The U.S. Women’s National Team also enjoyed remarkable success at the 2008 Olympic Games under head coach “Jenny” Lang Ping, who elected not to seek a contract renewal for the upcoming quadrennial. Using a roster of eight Olympic Games veterans, Team USA earned its first medal since the 1992 Olympic Games and finished with the silver medal falling to top-ranked Brazil in the championship match. The U.S. finished second in its group including a victory over host China, then went on to defeat second-ranked Italy in the quarterfinals and third-ranked Cuba in the semifinals. The Americans were the only team to take a set away from Brazil throughout the Olympics.

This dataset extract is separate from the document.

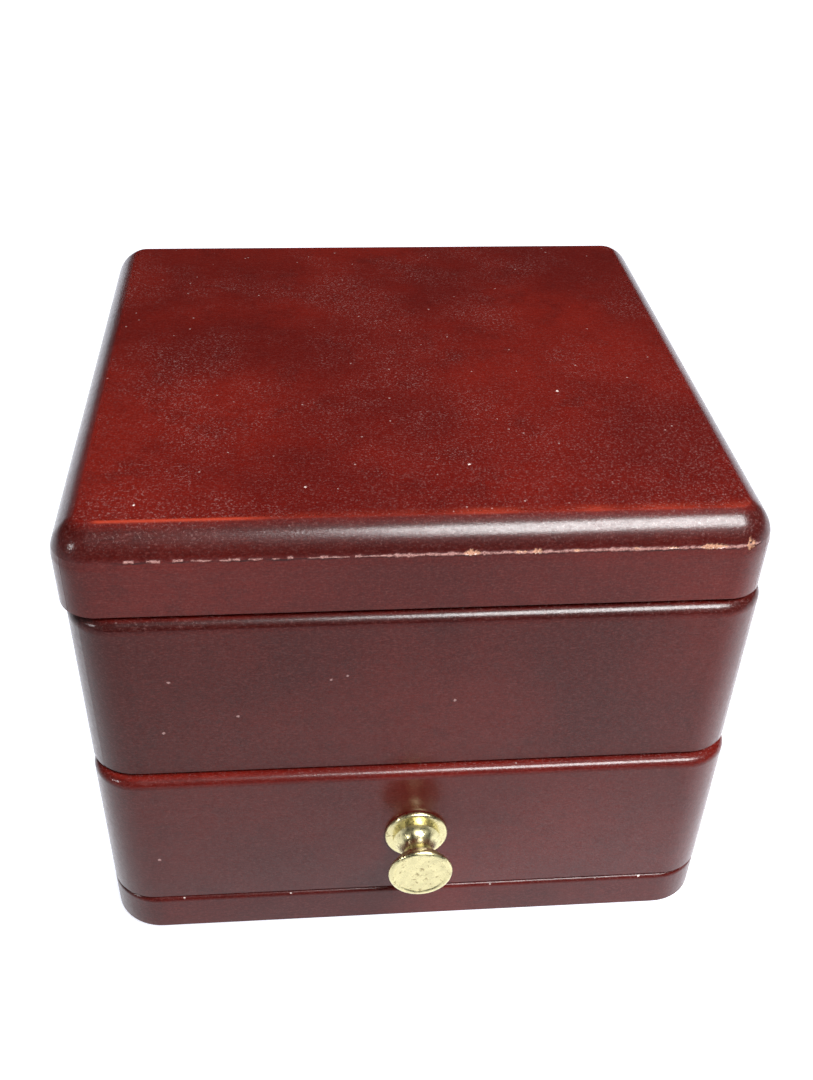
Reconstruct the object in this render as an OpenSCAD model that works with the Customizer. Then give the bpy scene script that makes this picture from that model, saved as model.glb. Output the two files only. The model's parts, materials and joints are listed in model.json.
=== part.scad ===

“Jenny proved once again why she ranks among the very top of the elite international coaches by leading the U.S. Women to the Olympic Games silver medal in her home country under very difficult conditions,” Beal said. “She deserves a huge amount of credit for the team’s medal performance.”

Beal indicated that now is the time to build the sport across a broad range of platforms based on the achievements earned during the 2008 Olympics.

“The objective for all USA Volleyball programs is to maintain the remarkable success from Beijing, while at the same time, working to grow the profile of our sport as significantly and widely as possible,” Beal said. “This will be very challenging as both the U.S. and the world head into a period of uncertain economic times. Hugh is very aware of our goals as an organization, and I am confident that in his new role, he will be in a position to contribute to them significantly.”

McCutcheon was not a stranger to USA Volleyball prior to landing his first job with the U.S. Men’s National Team. He served as a volunteer assistant coach for the men’s national team helping out during the 2001 FIVB World League, the 2002 FIVB World Championship and five international tours. He has also served as the head coach of the U.S. Boys’ Youth National Team in 2000 and 2001.

According to Beal, USA Volleyball does not have a set timetable to fill the now-vacated U.S. Men’s National Team head coach position other than taking the necessary time to find the most qualified person.